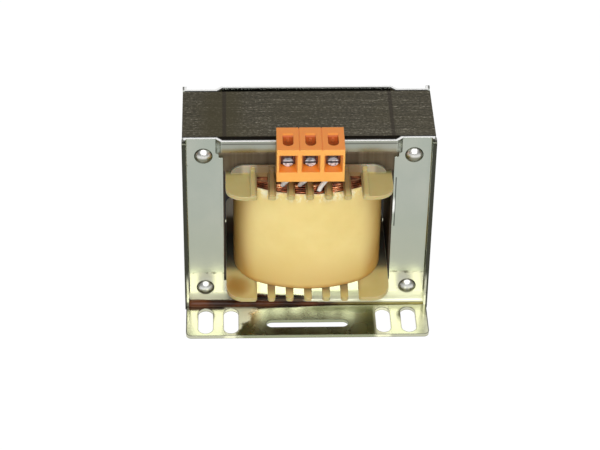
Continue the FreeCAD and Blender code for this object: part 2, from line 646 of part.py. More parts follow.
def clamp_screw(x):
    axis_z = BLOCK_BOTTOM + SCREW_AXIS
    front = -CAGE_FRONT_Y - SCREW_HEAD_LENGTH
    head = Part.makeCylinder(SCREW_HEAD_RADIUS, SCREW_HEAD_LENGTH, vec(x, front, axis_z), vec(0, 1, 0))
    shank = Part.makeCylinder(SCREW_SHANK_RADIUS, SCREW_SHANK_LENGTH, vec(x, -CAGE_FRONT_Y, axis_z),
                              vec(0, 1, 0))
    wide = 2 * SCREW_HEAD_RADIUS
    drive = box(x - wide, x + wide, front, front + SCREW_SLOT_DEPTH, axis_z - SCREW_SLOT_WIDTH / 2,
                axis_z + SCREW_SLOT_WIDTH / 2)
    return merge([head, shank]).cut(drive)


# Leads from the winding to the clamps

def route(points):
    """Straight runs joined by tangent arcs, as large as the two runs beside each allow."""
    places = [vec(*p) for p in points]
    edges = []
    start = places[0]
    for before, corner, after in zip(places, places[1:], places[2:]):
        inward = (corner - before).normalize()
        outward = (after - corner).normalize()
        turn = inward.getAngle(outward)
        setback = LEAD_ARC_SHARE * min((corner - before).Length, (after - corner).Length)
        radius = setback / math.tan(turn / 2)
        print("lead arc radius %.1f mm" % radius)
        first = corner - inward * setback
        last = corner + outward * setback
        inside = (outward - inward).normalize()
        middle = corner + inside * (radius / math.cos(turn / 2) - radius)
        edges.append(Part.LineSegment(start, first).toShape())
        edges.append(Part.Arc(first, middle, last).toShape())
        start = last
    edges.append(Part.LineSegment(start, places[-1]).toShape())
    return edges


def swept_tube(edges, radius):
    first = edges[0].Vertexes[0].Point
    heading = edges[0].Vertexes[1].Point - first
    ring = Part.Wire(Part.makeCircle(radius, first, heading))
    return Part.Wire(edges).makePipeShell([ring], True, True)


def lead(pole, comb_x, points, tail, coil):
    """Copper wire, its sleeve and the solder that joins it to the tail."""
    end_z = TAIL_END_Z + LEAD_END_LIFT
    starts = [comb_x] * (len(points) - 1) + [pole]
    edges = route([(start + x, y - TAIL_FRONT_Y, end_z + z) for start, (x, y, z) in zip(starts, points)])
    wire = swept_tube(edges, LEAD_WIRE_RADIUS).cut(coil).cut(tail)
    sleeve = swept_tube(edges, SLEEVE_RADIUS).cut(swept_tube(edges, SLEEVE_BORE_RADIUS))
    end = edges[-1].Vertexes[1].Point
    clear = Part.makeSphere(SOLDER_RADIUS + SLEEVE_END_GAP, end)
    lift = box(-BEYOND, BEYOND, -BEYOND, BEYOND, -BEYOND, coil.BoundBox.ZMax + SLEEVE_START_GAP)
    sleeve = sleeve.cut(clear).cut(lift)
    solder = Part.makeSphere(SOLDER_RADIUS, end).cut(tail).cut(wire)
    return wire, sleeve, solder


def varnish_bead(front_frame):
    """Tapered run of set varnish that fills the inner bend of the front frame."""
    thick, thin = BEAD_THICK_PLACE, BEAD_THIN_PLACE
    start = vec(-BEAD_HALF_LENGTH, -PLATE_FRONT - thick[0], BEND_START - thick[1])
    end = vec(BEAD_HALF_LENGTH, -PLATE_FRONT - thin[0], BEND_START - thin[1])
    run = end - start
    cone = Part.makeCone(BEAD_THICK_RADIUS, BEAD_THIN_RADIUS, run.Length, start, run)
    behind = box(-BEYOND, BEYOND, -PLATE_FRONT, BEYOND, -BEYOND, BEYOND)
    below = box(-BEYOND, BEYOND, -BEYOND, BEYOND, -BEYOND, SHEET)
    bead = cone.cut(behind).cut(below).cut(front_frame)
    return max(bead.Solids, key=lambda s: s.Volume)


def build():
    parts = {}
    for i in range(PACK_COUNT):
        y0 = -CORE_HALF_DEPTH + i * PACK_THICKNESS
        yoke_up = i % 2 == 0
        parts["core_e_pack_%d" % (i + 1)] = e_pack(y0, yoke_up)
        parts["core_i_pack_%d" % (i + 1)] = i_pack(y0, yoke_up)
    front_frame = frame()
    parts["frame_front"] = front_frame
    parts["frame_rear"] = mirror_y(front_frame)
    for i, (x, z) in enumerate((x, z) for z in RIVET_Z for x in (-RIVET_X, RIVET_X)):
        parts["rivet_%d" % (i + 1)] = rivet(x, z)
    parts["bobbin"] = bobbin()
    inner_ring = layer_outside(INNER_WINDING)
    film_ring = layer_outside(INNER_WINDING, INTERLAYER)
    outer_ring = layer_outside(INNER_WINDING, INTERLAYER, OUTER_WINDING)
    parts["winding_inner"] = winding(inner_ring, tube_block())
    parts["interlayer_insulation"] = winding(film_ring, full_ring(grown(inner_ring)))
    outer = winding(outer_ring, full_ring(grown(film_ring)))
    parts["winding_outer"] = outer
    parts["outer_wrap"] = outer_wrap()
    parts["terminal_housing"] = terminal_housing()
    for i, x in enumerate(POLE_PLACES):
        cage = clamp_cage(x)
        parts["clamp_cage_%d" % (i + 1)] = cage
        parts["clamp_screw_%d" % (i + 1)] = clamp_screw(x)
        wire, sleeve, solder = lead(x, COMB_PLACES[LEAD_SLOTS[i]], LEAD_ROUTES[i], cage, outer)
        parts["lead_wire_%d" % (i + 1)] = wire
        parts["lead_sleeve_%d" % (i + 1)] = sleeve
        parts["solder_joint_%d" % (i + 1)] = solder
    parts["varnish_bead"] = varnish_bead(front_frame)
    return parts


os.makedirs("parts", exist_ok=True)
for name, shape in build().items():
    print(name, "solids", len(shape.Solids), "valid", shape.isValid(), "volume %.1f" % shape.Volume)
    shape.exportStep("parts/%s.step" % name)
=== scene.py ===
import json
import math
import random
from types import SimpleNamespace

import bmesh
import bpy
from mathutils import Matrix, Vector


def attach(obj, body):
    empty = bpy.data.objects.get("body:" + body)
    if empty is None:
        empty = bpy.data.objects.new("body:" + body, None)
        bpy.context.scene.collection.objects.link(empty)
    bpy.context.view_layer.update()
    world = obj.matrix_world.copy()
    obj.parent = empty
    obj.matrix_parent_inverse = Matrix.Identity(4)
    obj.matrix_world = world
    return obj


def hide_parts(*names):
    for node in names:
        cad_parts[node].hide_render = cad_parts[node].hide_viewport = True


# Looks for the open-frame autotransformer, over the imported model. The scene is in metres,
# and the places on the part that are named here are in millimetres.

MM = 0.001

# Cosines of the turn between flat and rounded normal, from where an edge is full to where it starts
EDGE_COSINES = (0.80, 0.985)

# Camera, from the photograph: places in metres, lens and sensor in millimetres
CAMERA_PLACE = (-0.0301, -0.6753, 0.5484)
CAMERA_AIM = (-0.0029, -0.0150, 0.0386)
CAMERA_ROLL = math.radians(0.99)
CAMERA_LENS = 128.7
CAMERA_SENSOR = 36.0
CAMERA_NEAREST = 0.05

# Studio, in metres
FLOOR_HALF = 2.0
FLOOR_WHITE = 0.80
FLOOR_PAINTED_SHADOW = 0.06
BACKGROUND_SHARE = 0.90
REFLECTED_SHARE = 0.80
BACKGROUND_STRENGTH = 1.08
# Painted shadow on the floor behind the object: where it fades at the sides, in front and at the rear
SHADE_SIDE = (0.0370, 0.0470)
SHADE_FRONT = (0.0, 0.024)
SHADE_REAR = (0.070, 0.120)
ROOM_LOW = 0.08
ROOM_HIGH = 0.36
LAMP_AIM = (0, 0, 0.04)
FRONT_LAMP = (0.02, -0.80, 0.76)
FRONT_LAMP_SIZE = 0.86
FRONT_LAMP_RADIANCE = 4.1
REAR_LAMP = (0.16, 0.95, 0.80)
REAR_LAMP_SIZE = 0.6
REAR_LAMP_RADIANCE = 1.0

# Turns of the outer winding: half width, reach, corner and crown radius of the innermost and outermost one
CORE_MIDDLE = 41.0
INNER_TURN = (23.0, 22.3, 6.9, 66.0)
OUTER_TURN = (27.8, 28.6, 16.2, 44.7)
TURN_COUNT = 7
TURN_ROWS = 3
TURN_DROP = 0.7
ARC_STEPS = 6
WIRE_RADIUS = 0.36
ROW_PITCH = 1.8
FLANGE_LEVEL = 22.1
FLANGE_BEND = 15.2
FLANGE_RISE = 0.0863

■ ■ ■

Exactly repeat the lines from the line with "(i + 1)] = wire" to the line with "REAR_LAMP_RADIANCE = 1.0", including both, and output nothing else.

        parts["lead_wire_%d" % (i + 1)] = wire
        parts["lead_sleeve_%d" % (i + 1)] = sleeve
        parts["solder_joint_%d" % (i + 1)] = solder
    parts["varnish_bead"] = varnish_bead(front_frame)
    return parts


os.makedirs("parts", exist_ok=True)
for name, shape in build().items():
    print(name, "solids", len(shape.Solids), "valid", shape.isValid(), "volume %.1f" % shape.Volume)
    shape.exportStep("parts/%s.step" % name)
=== scene.py ===
import json
import math
import random
from types import SimpleNamespace

import bmesh
import bpy
from mathutils import Matrix, Vector


def attach(obj, body):
    empty = bpy.data.objects.get("body:" + body)
    if empty is None:
        empty = bpy.data.objects.new("body:" + body, None)
        bpy.context.scene.collection.objects.link(empty)
    bpy.context.view_layer.update()
    world = obj.matrix_world.copy()
    obj.parent = empty
    obj.matrix_parent_inverse = Matrix.Identity(4)
    obj.matrix_world = world
    return obj


def hide_parts(*names):
    for node in names:
        cad_parts[node].hide_render = cad_parts[node].hide_viewport = True


# Looks for the open-frame autotransformer, over the imported model. The scene is in metres,
# and the places on the part that are named here are in millimetres.

MM = 0.001

# Cosines of the turn between flat and rounded normal, from where an edge is full to where it starts
EDGE_COSINES = (0.80, 0.985)

# Camera, from the photograph: places in metres, lens and sensor in millimetres
CAMERA_PLACE = (-0.0301, -0.6753, 0.5484)
CAMERA_AIM = (-0.0029, -0.0150, 0.0386)
CAMERA_ROLL = math.radians(0.99)
CAMERA_LENS = 128.7
CAMERA_SENSOR = 36.0
CAMERA_NEAREST = 0.05

# Studio, in metres
FLOOR_HALF = 2.0
FLOOR_WHITE = 0.80
FLOOR_PAINTED_SHADOW = 0.06
BACKGROUND_SHARE = 0.90
REFLECTED_SHARE = 0.80
BACKGROUND_STRENGTH = 1.08
# Painted shadow on the floor behind the object: where it fades at the sides, in front and at the rear
SHADE_SIDE = (0.0370, 0.0470)
SHADE_FRONT = (0.0, 0.024)
SHADE_REAR = (0.070, 0.120)
ROOM_LOW = 0.08
ROOM_HIGH = 0.36
LAMP_AIM = (0, 0, 0.04)
FRONT_LAMP = (0.02, -0.80, 0.76)
FRONT_LAMP_SIZE = 0.86
FRONT_LAMP_RADIANCE = 4.1
REAR_LAMP = (0.16, 0.95, 0.80)
REAR_LAMP_SIZE = 0.6
REAR_LAMP_RADIANCE = 1.0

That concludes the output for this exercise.